Don’t worry about being thrown in completely clueless. In the main menu of Raven Shield, there is a tutorial menu option, where you can learn about movement, weapons, and various team tactics. I found that this was very helpful for me, even though I’ve played a number of FPS titles before. The way RS3 handles some actions is a bit different, and may take some getting used to, so I recommend the training. Athena sword – the expansion – keeps pretty much the same controls, so you won’t need to re-learn anything.
The story aspect of the game is pretty static throughout, with you invading someplace and either killing bad guys, or sneaking around for some kind of recon mission or something. Don’t expect much there, since it’s really just like most other video games, in terms of plot, story, and character development. Most of the levels connect with each other with a basic story, only giving you the intel about the guys you’re about to fight. Oftentimes, you’ll rescue some hostages, but they aren’t a big part of the missions, just a side thing. (“Kill the baddies… oh, yeah, and rescue those people, if you get around to it”)
Athena Sword offers an extension to the story from Raven Shield – a new campaign, 8 missions, more multiplayer maps and game types, and even revisits some maps from older Rainbow Six titles.
The AI of the teammates is kind of strange and buggy sometimes.
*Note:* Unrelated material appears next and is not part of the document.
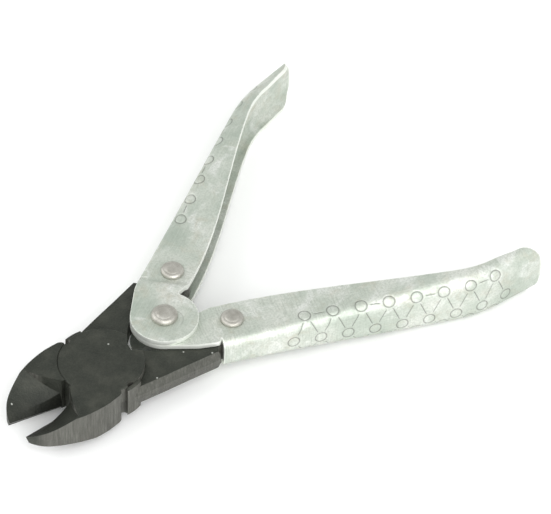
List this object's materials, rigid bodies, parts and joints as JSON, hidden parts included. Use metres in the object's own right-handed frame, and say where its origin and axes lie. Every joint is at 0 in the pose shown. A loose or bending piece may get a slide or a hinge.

I’ve seen them react in various ways. Most of the time they were helpful, but other times, they would just walk right into the line of fire. It has some weird bugs that will hopefully be worked out in a later patch. Athena Sword works slightly better, but is still basically similar in terms of AI.
When you’re playing, the action itself is amazing! The guns are pretty real, imitating real-world weapons, (Athena Sword adds even more) and everything around you is pretty real. Blood spatter on the walls, realistic lighting and walls, and more all add up to make this game very impressive on the visual front. There are no tell-tale design tricks or any visual glitches, from what I saw. RS3 uses the Unreal engine to power the game behind the scenes, so you know already that it has some quality in it. The game play in missions will often consist of just sneaking around, enjoying the scenery around you. Then, out of nowhere, guns will start firing, and it will all be over as quickly as it started. You should always look around, and be ready. If you have snipers in your mission, make sure they do their job. One bullet will often take you down, so the more terrorists the snipers can clear, the easier your job will be.
The sound is excellent, being on-par with a Hollywood production. You’ll hear your teammates talking in your ear, over the radio, and the terrorists and hostages yelling at you. The voices are pretty well done, and help to make it all more impressive. The music was also top-notch, and a nice touch to get your blood pumping in those stealthy missions.
Other than having some minor problems with AI, and some difficulty in triggering commands in mission, I felt the game was great. It’s certainly an A student, overall. It doesn’t break any new ground, but it does well in this existing genre.
Game play: A-
One final complaint about RS and Athena Sword for the Mac is that it doesn’t have much more than Mac to Mac play in Multiplayer, using the GameRanger software. You can join online servers, but the Mac-only play hurts the multiplayer potential for the games. This is true for both Raven Shield and Athena’s sword, unfortunately.
If you want to see more about the game, check out Aspyr’s site – Raven Shield and Athena Sword. Raven Shield is $35 on Amazon, and the Athena Sword expansion is $30 on Amazon. Note that Raven Shield is required to be installed for Athena Sword to work. In addition, both Raven Shield and Athena Sword are rated “M”, so if you have little kids around, keep them away – this is a fairly bloody and violent game.